In real conversation, the person you are talking to doesn't have a multiple choice table of contents on display. I must discover what I can talk to you about... and there is a type of joy in that discovery... in unlocking the knowledge that is trapped inside. I just need to know the conversational "key".

In Ultima IV, players eventually learn that some people know about runes, some know about mantras. And there is some RPG special sauce when I learn I could have asked at anytime... an experience that is different than simply "unlocking a conversation choice" that in the end just feels scripted. Players want something more like the experience when your Game Master acts out the dialogue you are having with the grizzled innkeeper.

I didn't have to have Adrian tell me to talk to Matthew about Star Trek... I could have brought it up in my first conversation with Matthew ... but I am happy that Adrian suggested it.

And that is what we're going for in The Euphoria Project. We are building an conversational dialogue system that is balancing an even more important 3rd Goal...

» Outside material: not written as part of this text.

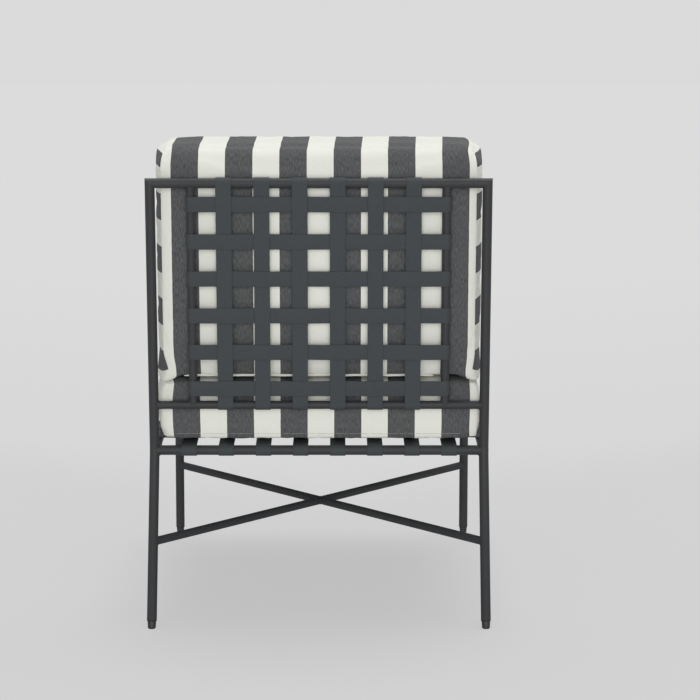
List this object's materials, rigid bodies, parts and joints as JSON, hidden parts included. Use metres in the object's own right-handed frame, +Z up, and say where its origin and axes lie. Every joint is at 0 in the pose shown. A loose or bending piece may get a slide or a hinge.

Goal 3: The Joy of Discovery through Exploration

Basically, the goal is practically a "conversational Scribblenauts", and I think we're close through a combination of a multiple choice system with an additional of "Ask me something else." option that allows the player to ask their own custom phrase.

Scribblenauts


The basics system is now in place. Now comes the next big challenge as always ... content creation and play-testing!

A Final Thought

As you are designing these systems, please remember that even in traditional RPGs players understand rules and systems exist; they are playing a game after all and that is part of the player contract. But with that in mind, lets not hold the player hostage to our clever writing when we build our CRPG conversation systems. After all, if the GM says "the innkeeper looks you in your eye and asks: Does your mother know you're just a stupid dwarf?" your only options are not, You answer: Yes or No.

Instead, build a system that acknowledges conversation is a game as well.